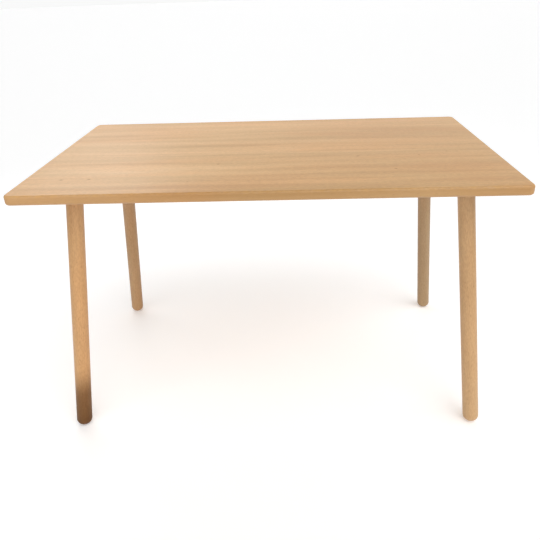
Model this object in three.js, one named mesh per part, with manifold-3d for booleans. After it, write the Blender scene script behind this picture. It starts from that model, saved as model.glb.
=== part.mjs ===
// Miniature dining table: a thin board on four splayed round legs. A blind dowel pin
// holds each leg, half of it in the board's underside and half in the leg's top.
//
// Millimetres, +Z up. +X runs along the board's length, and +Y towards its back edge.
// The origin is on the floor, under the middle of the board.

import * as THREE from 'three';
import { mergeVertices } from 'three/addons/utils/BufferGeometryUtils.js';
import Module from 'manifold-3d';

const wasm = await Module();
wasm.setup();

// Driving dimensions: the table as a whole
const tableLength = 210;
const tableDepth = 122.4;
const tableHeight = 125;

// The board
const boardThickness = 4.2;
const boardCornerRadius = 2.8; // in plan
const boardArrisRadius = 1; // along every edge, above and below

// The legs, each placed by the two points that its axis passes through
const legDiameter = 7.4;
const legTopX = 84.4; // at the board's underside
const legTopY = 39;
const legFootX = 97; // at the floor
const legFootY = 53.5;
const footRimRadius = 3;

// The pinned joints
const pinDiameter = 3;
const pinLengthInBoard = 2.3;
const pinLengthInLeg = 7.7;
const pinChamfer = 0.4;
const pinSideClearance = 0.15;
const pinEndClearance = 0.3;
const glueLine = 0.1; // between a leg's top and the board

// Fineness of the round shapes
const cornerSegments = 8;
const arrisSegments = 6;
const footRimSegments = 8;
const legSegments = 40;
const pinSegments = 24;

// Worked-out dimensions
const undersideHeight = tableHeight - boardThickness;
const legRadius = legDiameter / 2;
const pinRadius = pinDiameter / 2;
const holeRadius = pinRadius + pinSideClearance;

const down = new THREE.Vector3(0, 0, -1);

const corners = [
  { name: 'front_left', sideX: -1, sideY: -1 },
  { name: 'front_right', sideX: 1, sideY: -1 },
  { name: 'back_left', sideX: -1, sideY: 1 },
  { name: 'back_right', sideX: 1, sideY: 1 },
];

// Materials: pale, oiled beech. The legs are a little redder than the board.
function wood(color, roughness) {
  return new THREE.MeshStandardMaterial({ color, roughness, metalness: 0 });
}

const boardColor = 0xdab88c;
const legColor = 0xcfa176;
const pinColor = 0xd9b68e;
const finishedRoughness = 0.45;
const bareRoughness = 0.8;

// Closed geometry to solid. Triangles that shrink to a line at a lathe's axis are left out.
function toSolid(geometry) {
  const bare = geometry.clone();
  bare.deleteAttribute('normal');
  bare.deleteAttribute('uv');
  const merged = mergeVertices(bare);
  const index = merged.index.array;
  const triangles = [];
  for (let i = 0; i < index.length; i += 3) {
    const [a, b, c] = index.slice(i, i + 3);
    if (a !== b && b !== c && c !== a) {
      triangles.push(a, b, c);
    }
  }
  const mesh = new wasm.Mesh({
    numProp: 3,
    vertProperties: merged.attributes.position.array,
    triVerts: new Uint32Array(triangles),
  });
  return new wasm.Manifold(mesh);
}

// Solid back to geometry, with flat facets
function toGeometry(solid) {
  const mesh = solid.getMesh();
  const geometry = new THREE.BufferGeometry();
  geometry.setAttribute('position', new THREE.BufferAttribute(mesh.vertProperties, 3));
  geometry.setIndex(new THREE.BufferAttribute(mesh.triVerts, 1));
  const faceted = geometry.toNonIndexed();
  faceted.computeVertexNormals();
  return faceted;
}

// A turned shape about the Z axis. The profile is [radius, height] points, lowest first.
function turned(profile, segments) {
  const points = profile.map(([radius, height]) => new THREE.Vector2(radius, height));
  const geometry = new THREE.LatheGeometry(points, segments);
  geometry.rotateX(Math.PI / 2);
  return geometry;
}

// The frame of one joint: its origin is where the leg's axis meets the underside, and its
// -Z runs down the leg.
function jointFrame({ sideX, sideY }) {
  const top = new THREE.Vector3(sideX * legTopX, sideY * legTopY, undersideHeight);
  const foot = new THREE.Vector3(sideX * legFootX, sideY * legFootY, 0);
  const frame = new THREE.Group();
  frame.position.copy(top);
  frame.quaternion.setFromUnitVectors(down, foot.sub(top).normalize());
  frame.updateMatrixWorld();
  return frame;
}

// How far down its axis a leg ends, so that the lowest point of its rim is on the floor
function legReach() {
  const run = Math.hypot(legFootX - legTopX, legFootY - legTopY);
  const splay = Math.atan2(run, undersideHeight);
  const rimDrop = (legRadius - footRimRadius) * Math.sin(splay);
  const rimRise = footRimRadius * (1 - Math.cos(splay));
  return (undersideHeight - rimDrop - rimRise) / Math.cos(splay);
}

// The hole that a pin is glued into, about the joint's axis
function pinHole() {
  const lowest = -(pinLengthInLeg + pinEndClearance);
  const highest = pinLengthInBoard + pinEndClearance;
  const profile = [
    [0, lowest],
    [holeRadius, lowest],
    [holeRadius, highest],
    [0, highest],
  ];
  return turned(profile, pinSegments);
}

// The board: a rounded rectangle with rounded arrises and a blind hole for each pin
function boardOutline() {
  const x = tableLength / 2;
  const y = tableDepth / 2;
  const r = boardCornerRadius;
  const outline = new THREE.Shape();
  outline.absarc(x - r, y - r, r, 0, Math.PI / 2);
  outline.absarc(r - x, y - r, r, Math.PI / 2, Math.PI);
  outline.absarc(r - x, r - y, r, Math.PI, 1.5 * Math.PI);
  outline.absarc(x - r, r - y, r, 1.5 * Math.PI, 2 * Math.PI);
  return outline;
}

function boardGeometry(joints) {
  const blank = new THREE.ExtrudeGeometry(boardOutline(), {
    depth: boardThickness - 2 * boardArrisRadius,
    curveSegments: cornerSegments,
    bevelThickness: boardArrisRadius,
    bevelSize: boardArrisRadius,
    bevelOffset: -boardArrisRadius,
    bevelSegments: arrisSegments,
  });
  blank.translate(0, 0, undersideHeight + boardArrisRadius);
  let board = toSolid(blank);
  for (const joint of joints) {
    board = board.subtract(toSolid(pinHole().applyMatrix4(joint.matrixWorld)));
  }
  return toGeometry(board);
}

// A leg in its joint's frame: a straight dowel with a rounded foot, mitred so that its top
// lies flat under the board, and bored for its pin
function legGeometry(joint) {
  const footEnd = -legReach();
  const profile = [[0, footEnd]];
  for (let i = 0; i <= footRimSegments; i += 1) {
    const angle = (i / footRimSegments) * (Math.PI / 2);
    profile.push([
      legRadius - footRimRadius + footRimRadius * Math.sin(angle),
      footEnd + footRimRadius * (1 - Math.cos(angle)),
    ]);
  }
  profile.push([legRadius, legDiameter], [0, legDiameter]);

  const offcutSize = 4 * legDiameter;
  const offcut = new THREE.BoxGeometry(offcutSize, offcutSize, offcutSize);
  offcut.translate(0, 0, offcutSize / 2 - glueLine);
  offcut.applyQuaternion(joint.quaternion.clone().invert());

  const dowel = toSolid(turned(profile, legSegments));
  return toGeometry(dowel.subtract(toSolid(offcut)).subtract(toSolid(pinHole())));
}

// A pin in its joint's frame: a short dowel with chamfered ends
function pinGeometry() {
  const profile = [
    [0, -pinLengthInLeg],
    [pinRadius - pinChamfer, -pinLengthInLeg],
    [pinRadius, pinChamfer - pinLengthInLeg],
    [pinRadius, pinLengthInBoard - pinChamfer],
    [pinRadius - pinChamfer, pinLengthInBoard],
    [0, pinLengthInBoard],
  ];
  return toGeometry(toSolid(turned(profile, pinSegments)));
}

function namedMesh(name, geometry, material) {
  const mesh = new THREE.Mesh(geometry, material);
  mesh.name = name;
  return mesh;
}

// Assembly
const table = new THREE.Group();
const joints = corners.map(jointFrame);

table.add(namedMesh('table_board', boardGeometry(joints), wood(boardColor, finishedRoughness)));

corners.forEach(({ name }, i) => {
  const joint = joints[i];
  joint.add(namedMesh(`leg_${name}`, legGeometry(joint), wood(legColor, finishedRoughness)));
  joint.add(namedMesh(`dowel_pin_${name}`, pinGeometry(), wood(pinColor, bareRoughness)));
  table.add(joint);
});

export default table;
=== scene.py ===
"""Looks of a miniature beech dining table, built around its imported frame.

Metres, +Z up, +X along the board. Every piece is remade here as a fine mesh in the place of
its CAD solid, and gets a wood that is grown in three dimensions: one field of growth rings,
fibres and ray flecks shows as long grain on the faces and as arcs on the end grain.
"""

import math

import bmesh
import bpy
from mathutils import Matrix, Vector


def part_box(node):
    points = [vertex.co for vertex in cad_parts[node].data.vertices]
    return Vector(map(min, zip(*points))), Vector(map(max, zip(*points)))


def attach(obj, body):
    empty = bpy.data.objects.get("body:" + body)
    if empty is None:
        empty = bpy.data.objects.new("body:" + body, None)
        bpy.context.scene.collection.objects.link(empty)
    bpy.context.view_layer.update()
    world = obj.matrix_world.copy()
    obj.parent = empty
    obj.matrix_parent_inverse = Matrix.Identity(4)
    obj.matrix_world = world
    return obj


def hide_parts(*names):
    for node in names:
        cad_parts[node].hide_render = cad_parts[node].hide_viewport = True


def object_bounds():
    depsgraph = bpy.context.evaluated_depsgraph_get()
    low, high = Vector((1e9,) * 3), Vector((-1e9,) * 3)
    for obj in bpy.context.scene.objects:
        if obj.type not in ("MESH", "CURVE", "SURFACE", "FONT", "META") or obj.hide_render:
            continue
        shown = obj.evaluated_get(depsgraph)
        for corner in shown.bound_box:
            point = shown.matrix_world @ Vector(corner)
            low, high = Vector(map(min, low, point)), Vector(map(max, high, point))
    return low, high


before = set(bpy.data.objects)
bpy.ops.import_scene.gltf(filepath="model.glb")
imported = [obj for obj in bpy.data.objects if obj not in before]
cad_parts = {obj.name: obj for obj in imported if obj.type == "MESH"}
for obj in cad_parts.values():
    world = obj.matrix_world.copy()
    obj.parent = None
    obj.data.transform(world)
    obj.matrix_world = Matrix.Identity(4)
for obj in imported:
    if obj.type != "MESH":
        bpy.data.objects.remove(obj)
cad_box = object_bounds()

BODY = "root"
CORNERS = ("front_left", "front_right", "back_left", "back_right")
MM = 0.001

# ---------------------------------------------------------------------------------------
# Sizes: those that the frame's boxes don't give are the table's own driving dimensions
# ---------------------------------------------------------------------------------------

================

» EXERCISE GOAL: Extract the run of lines that opens with the line containing "return toGeometry(toSolid(turned(profile, pinSegments)));" and closes with the line containing "obj.parent = empty"; reproduce it exactly and add nothing.

» PROBLEM SOLUTION:
  return toGeometry(toSolid(turned(profile, pinSegments)));
}

function namedMesh(name, geometry, material) {
  const mesh = new THREE.Mesh(geometry, material);
  mesh.name = name;
  return mesh;
}

// Assembly
const table = new THREE.Group();
const joints = corners.map(jointFrame);

table.add(namedMesh('table_board', boardGeometry(joints), wood(boardColor, finishedRoughness)));

corners.forEach(({ name }, i) => {
  const joint = joints[i];
  joint.add(namedMesh(`leg_${name}`, legGeometry(joint), wood(legColor, finishedRoughness)));
  joint.add(namedMesh(`dowel_pin_${name}`, pinGeometry(), wood(pinColor, bareRoughness)));
  table.add(joint);
});

export default table;
=== scene.py ===
"""Looks of a miniature beech dining table, built around its imported frame.

Metres, +Z up, +X along the board. Every piece is remade here as a fine mesh in the place of
its CAD solid, and gets a wood that is grown in three dimensions: one field of growth rings,
fibres and ray flecks shows as long grain on the faces and as arcs on the end grain.
"""

import math

import bmesh
import bpy
from mathutils import Matrix, Vector


def part_box(node):
    points = [vertex.co for vertex in cad_parts[node].data.vertices]
    return Vector(map(min, zip(*points))), Vector(map(max, zip(*points)))


def attach(obj, body):
    empty = bpy.data.objects.get("body:" + body)
    if empty is None:
        empty = bpy.data.objects.new("body:" + body, None)
        bpy.context.scene.collection.objects.link(empty)
    bpy.context.view_layer.update()
    world = obj.matrix_world.copy()
    obj.parent = empty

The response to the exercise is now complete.